Written exercise -
Locate the line that contains "right_speaker();" and the line that contains "point = shown.matrix_world". Copy both of them exactly, together with every line between them, and no others.

Material -
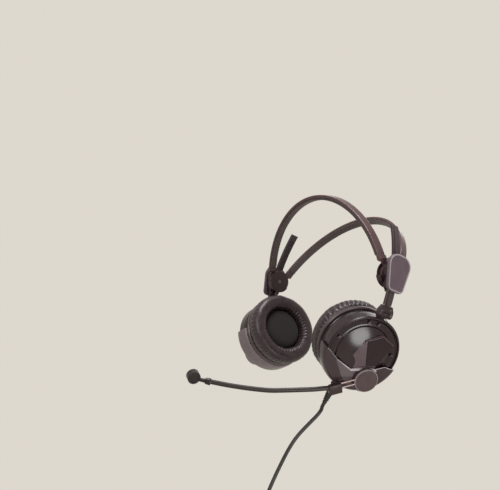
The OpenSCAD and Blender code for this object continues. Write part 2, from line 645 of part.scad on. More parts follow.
module left_noise_mic() { color("silver") left_cup() noise_mic_form(); }
module right_noise_mic() { color("silver") right_cup() noise_mic_form(); }
module left_circuit_board() { color("#2f5d3a") left_cup() circuit_board_form(); }
module right_circuit_board() { color("#2f5d3a") right_cup() circuit_board_form(); }
module left_back_cover() { color("#4a4240") left_cup() back_cover_form(); }
module right_back_cover() { color("#4a4240") right_cup() back_cover_form(); }
module left_cover_panel() { color("#1d1919") left_cup() cover_panel_form(); }
module right_cover_panel() { color("#1d1919") right_cup() cover_panel_form(); }
module left_cover_screws() { color("silver") left_cup() cover_screws_form(); }
module right_cover_screws() { color("silver") right_cup() cover_screws_form(); }
module left_lower_cover() { color("#6e6564") left_cup() lower_cover_form(); }
module right_lower_cover() { color("#6e6564") right_cup() lower_cover_form(); }
module right_blank_disc() { color("#7d7473") right_cup() pivot_disc_form(); }

// ---- Boom microphone, in the left cup's frame ----

pivot_x = boss_x + slit;
module pivot_disc_form() {
    r = pivot_radius;
    translate([pivot_x, pivot_at.x, pivot_at.y]) along_x() rotate_extrude($fn = 72) polygon([
        [0, -3.4], [2.5, -3.4], [2.5, 0], [r, 0], [r, 1.4], [r - 0.7, 2.2], [r - 0.7, pivot_height - 0.7],
        [r - 1.6, pivot_height], [r * 0.45, pivot_height + 0.2], [0, pivot_height + 0.3]]);
}
// The rods leave the disc's front edge and run down to the clamp
rod_x = pivot_x + pivot_height - 1.6;
rod_slope = 37;                             // degrees below straight ahead
clamp_at = [-12, -38];                      // (Y, Z) of the clamp's middle
module boom_pivot() {
    color("#80756f") left_cup() difference() {
        pivot_disc_form();
        rod_lines(rod_radius + 0.02, 0);
    }
}
rod_start = [pivot_at.x - 4.5, pivot_at.y - 4.5];
rod_run = 22;
module rod_lines(r, extra) {
    for (s = [-1, 1]) translate([rod_x, rod_start.x, rod_start.y]) rotate([rod_slope, 0, 0])
        translate([0, 0, s * rod_spacing / 2]) rotate([90, 0, 0])
        cylinder(r = r, h = rod_run + extra, $fn = 24);
}
module boom_rods() { color("silver") left_cup() rod_lines(rod_radius, 0); }
module boom_clamp() {
    length = 12;
    color("#3a3332") left_cup() difference() {
        translate([rod_x, rod_start.x, rod_start.y]) rotate([rod_slope, 0, 0])
            translate([0, -rod_run + 5, 0]) union() {
                translate([-3.2, -length, -4.4]) cube([6.4, length, 8.8]);
                translate([0, -length, 0]) rotate([90, 0, 0]) cylinder(r1 = 3.6, r2 = 2.9, h = 2.4, $fn = 48);
            }
        rod_lines(rod_radius + 0.02, 0.1);
    }
}
// The boom's route from the clamp to the neck, in the cup's frame
boom_start = let (l = rod_run - 5 + 12 + 2.4)
    [rod_x, rod_start.x - l * cos(rod_slope), rod_start.y - l * sin(rod_slope)];
boom_lead = [0, -cos(rod_slope), -sin(rod_slope)];
boom_route = [boom_start, boom_start + 5 * boom_lead, [33, -34, -46], [32, -48, -51.5], [31, -64, -57],
              [29, -80, -61], [27, -96, -64.5], [25, -111, -67]];
boom_path = smooth(boom_route, 4);
boom_end = boom_path[len(boom_path) - 1];
boom_end_lead = unit(boom_end - boom_path[len(boom_path) - 2]);
module boom_tube() {
    color("#4a433f") left_cup() tube(boom_path, boom_radius, 10, [1, 0, 0], [boom_lead, boom_end_lead]);
}

// A frame at a point with its Z along a heading
module facing(p, d) {
    translate(p) rotate([0, acos(d.z), atan2(d.y, d.x)]) children();
}
neck_length = 9.4;
module mic_neck() {
    color("#57504c") left_cup() facing(boom_end, boom_end_lead) rotate_extrude($fn = 40) polygon([
        [0, 0], [boom_radius + 0.7, 0], [boom_radius + 0.9, 1], [boom_radius + 0.5, 4], [1.7, 4.6],
        [1.5, neck_length], [0, neck_length]]);
}
capsule_at = boom_end + boom_end_lead * (neck_length + capsule_radius * 0.93);
// The capsule: a round button whose grille faces the mouth, inward from the boom
module mic_capsule() {
    r = capsule_radius;
    l = capsule_length;
    color("#2b2625") left_cup() translate(capsule_at) rotate([0, 0, 8]) difference() {
        translate([l / 2, 0, 0]) rotate([0, -90, 0]) rotate_extrude($fn = 64) polygon([
            [0, 0], [r - 1.6, 0], [r - 0.5, 0.6], [r, 1.8], [r, l - 2.2], [r - 0.4, l - 2.1],
            [r - 0.4, l - 1.7], [r, l - 1.6], [r, l - 0.8], [r - 0.8, l], [r - 1.4, l], [r - 1.4, l - 0.6],
            [0, l - 0.6]]);
        for (k = [-1:1]) translate([-l / 2 - 1, -3, 1.6 * k - 0.4]) cube([2.4, 6, 0.8]);
        rotate([0, 0, -8]) facing(-boom_end_lead * (capsule_radius * 0.93 + 1), boom_end_lead)
            cylinder(r = 1.52, h = 3, $fn = 32);
    }
}

// ---- Gland, strain relief and cord ----

gland_top = -shell_radius + 0.2;
gland_end = -45;
relief_end = -56;
module cable_gland() {
    color("#2b2625") left_cup() translate([gland_at[0], gland_at[1], 0]) rotate_extrude($fn = 48) polygon([
        [0, gland_top + 1.4], [2.1, gland_top + 1.4], [2.1, gland_top - 1.2], [3.1, gland_top - 1.2],
        [3.1, gland_top - 4.6], [2.4, gland_top - 6], [2.4, gland_top - 8.6], [3.3, gland_end + 2.2],
        [3.3, gland_end], [0, gland_end]]);
}
module strain_relief() {
    ribs = 4;
    rib_pitch = (gland_end - relief_end - 1.6) / ribs;
    color("#241f1f") left_cup() translate([gland_at[0], gland_at[1], 0]) rotate_extrude($fn = 48) polygon(concat(
        [[0, gland_end]], [for (k = [0:ribs - 1], q = [[3, 0], [3, 0.55], [2.4, 0.62], [2.4, 0.98]])
            [q.x - 0.2 * k, gland_end - (k + q.y) * rib_pitch]],
        [[2, relief_end + 1.4], [2, relief_end], [0, relief_end]]));
}
cord_start = from_left_cup([gland_at[0], gland_at[1], relief_end]);
cord_lead = unit(from_left_cup([gland_at[0], gland_at[1], relief_end - 1]) - cord_start);
// The free stretch, from the strain relief down to the hank, in the hinge frame
hank_top = [20, -26, -236];
cord_route = concat([cord_start, cord_start + 4 * cord_lead, cord_start + 12 * cord_lead],
    [[27, -14, -150], [22, -20, -176], [20, -25, -204], [20, -26, -228]], [hank_top]);
cord_path = smooth(cord_route, 4);
up = [0, 0, 1];
module cord() { color("#2a2524") seated() tube(cord_path, cord_radius, 8, [0, 1, 0], [cord_lead, -up]); }

// The hank: one tube wound in long loops, down the front run and up the rear run
turn_length = PI * hank_turn_radius;
loop_length = 2 * hank_run + 2 * turn_length;
wound = hank_loops * loop_length + hank_run + turn_length + 8;
hank_out = 4;                                // the last turn steps this much farther out
function hank_point(d) = let (n = floor(d / loop_length), q = d - n * loop_length,
    r = hank_turn_radius, over = max(0, d - hank_loops * loop_length - hank_run),
    x = -hank_pitch * max(0, d - cord_radius * 4) / loop_length
        - hank_out * min(1, over / turn_length),
    yz = q < hank_run ? [0, -q]
       : q < hank_run + turn_length ? let (a = (q - hank_run) / r * 180 / PI)
           [r - r * cos(a), -hank_run - r * sin(a)]
       : q < 2 * hank_run + turn_length ? [2 * r, -hank_run + (q - hank_run - turn_length)]
       : let (a = (q - 2 * hank_run - turn_length) / r * 180 / PI) [r + r * cos(a), r * sin(a)])
    hank_top + [x, yz.x, yz.y];
run_steps = 3;
turn_steps = 9;
function loop_stops() = concat([for (i = [0:run_steps - 1]) i * hank_run / run_steps],
    [for (i = [0:turn_steps - 1]) hank_run + i * turn_length / turn_steps],
    [for (i = [0:run_steps - 1]) hank_run + turn_length + i * hank_run / run_steps],
    [for (i = [0:turn_steps - 1]) 2 * hank_run + turn_length + i * turn_length / turn_steps]);
hank_stops = concat([0, cord_radius * 2], [for (n = [0:hank_loops], q = loop_stops())
    if (n * loop_length + q > cord_radius * 2 + 1 && n * loop_length + q < wound - 9) n * loop_length + q],
    [wound - 8, wound]);
hank_path = [for (d = hank_stops) hank_point(d)];
module cord_hank() { color("#2a2524") seated() tube(hank_path, cord_radius, 6, [1, 0, 0], [-up, up]); }
// Least clear gap between two turns of the hank, measured on points a sixtieth of a loop apart
gap_points = [for (d = [0:loop_length / 60:wound]) hank_point(d)];
gap_skip = 12;
hank_gap = min([for (i = [0:len(gap_points) - 1], j = [i + gap_skip:1:len(gap_points) - 1])
    norm(gap_points[i] - gap_points[j])]) - 2 * cord_radius;
echo(least_hank_gap = hank_gap);  // cord_hank

// The tie: a strap round the hank's rear run
tie_width = 12;
tie_thickness = 1.2;
tie_room = cord_radius + slit;
module oval(span, r) {
    square([span, 2 * r], center = true);
    for (s = [-1, 1]) translate([s * span / 2, 0]) circle(r, $fn = 32);
}
module hank_tie() {
    first = hank_point(hank_run * 1.5 + turn_length);
    span = (hank_loops - 1) * hank_pitch;
    color("#3a3534") seated() translate(first - [span / 2, 0, 0]) linear_extrude(tie_width, center = true)
        difference() {
            oval(span, tie_room + tie_thickness);
            oval(span, tie_room);
        }
}

// The splitter stands on the hank's end, and the legs arch out of it and down to the plugs
split_at = hank_point(wound);
split_length = 20;
leg_gap = 3.6;
leg_top = split_at + [0, 0, split_length];
module cord_splitter() {
    color("#241f1f") seated() translate(split_at) {
        translate([0, 0, 3]) rotate([0, 0, 90]) hull() {
            cube([8, 6, 0.01], center = true);
            translate([0, 0, split_length - 5]) cube([2 * leg_gap + 5, 7, 4], center = true);
        }
        cylinder(r = 2.6, h = 3.4, $fn = 32);
        for (s = [-1, 1]) translate([0, s * leg_gap, split_length - 4]) cylinder(r = 1.9, h = 4, $fn = 24);
    }
}
phones_top = leg_top + [-2, 30, -8];
mic_top = leg_top + [-16, -2, -8];
phones_route = [leg_top + [0, leg_gap, 0], leg_top + [0, leg_gap, 3], leg_top + [0, leg_gap + 4, 14],
    leg_top + [-1, leg_gap + 13, 18], leg_top + [-2, 28, 12], phones_top + [0, 0, 5], phones_top];
mic_route = [leg_top + [0, -leg_gap, 0], leg_top + [0, -leg_gap, 3], leg_top + [-2, -leg_gap, 12],
    leg_top + [-8, -3, 17], leg_top + [-14, -2.2, 11], mic_top + [0, 0, 5], mic_top];
module phones_leg() {
    color("#2a2524") seated() tube(smooth(phones_route, 4), leg_radius, 8, [1, 0, 0], [up, -up]);
}
module mic_leg() {
    color("#2a2524") seated() tube(smooth(mic_route, 4), leg_radius, 8, [0, 1, 0], [up, -up]);
}

// A telephone plug pointing down: sleeve, insulating rings and a waisted tip, in a moulded grip
module plug_form(shank_r, shank_l, body_r) {
    l = plug_body_length;
    translate([0, 0, -l]) rotate_extrude($fn = 48) polygon([
        [0, 0], [body_r, 0], [body_r, l - 12], [body_r - 1.2, l - 9], [2.6, l - 4], [2.2, l], [0, l]]);
    translate([0, 0, -l - shank_l]) rotate_extrude($fn = 48) polygon([
        [0, 0], [shank_r * 0.3, 0], [shank_r * 0.95, 2.2], [shank_r * 0.62, 5], [shank_r, 6.2],
        [shank_r, shank_l - 19.4], [shank_r * 0.9, shank_l - 19.3], [shank_r * 0.9, shank_l - 18.3],
        [shank_r, shank_l - 18.2], [shank_r, shank_l], [0, shank_l]]);
}
module phones_plug() {
    color("#3a3534") seated() translate(phones_top)
        plug_form(phones_shank_radius, phones_shank_length, phones_body_radius);
}
module mic_plug() {
    color("#3a3534") seated() translate(mic_top)
        plug_form(mic_shank_radius, mic_shank_length, mic_body_radius);
}

front_band();
front_band_strip();
rear_band();
rear_band_strip();
left_housing();
left_shield_cap();
left_drum_cover();
left_pivot_screw();
left_detent_spring();
left_arm();
left_bracket();
left_hinge_pin();
left_cup_shell();
left_ear_cushion();
left_foam_disc();
left_speaker_baffle();
left_speaker();
left_noise_mic();
left_circuit_board();
left_back_cover();
left_cover_panel();
left_cover_screws();
left_lower_cover();
right_housing();
right_shield_cap();
right_drum_cover();
right_pivot_screw();
right_detent_spring();
right_arm();
right_bracket();
right_hinge_pin();
right_cup_shell();
right_ear_cushion();
right_foam_disc();
right_speaker_baffle();
right_speaker();
right_noise_mic();
right_circuit_board();
right_back_cover();
right_cover_panel();
right_cover_screws();
right_lower_cover();
right_blank_disc();
boom_pivot();
boom_rods();
boom_clamp();
boom_tube();
mic_neck();
mic_capsule();
cable_gland();
strain_relief();
cord();
cord_hank();
hank_tie();
cord_splitter();
phones_leg();
mic_leg();
phones_plug();
mic_plug();
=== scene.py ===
import json
import math

import bmesh
import bpy
from mathutils import Matrix, Vector, noise


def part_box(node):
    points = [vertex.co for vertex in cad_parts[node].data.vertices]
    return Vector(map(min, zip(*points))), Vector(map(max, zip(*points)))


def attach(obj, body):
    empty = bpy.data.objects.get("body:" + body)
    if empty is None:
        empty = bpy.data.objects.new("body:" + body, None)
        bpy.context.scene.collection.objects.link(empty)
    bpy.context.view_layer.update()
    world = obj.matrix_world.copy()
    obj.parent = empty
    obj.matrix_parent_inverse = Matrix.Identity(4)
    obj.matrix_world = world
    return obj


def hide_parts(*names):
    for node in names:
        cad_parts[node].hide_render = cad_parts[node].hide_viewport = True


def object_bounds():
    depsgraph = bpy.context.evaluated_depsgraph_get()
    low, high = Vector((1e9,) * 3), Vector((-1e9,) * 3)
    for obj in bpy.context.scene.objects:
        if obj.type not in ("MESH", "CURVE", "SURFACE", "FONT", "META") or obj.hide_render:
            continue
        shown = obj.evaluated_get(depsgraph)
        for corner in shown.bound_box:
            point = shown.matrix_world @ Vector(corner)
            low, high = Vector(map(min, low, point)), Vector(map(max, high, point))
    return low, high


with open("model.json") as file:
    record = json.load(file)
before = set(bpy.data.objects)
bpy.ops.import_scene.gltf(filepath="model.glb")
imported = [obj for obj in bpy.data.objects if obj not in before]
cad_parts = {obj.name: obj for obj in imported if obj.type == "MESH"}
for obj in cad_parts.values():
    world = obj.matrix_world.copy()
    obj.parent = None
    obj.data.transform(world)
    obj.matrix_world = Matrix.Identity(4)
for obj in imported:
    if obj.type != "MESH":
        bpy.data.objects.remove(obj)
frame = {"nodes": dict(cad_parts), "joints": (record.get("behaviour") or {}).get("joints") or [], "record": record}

cad_box = [list(corner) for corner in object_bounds()]
record = frame["record"]
joints = {joint["name"]: joint for joint in frame["joints"]}
mm = 0.001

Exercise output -
right_speaker();
right_noise_mic();
right_circuit_board();
right_back_cover();
right_cover_panel();
right_cover_screws();
right_lower_cover();
right_blank_disc();
boom_pivot();
boom_rods();
boom_clamp();
boom_tube();
mic_neck();
mic_capsule();
cable_gland();
strain_relief();
cord();
cord_hank();
hank_tie();
cord_splitter();
phones_leg();
mic_leg();
phones_plug();
mic_plug();
=== scene.py ===
import json
import math

import bmesh
import bpy
from mathutils import Matrix, Vector, noise


def part_box(node):
    points = [vertex.co for vertex in cad_parts[node].data.vertices]
    return Vector(map(min, zip(*points))), Vector(map(max, zip(*points)))


def attach(obj, body):
    empty = bpy.data.objects.get("body:" + body)
    if empty is None:
        empty = bpy.data.objects.new("body:" + body, None)
        bpy.context.scene.collection.objects.link(empty)
    bpy.context.view_layer.update()
    world = obj.matrix_world.copy()
    obj.parent = empty
    obj.matrix_parent_inverse = Matrix.Identity(4)
    obj.matrix_world = world
    return obj


def hide_parts(*names):
    for node in names:
        cad_parts[node].hide_render = cad_parts[node].hide_viewport = True


def object_bounds():
    depsgraph = bpy.context.evaluated_depsgraph_get()
    low, high = Vector((1e9,) * 3), Vector((-1e9,) * 3)
    for obj in bpy.context.scene.objects:
        if obj.type not in ("MESH", "CURVE", "SURFACE", "FONT", "META") or obj.hide_render:
            continue
        shown = obj.evaluated_get(depsgraph)
        for corner in shown.bound_box:
            point = shown.matrix_world @ Vector(corner)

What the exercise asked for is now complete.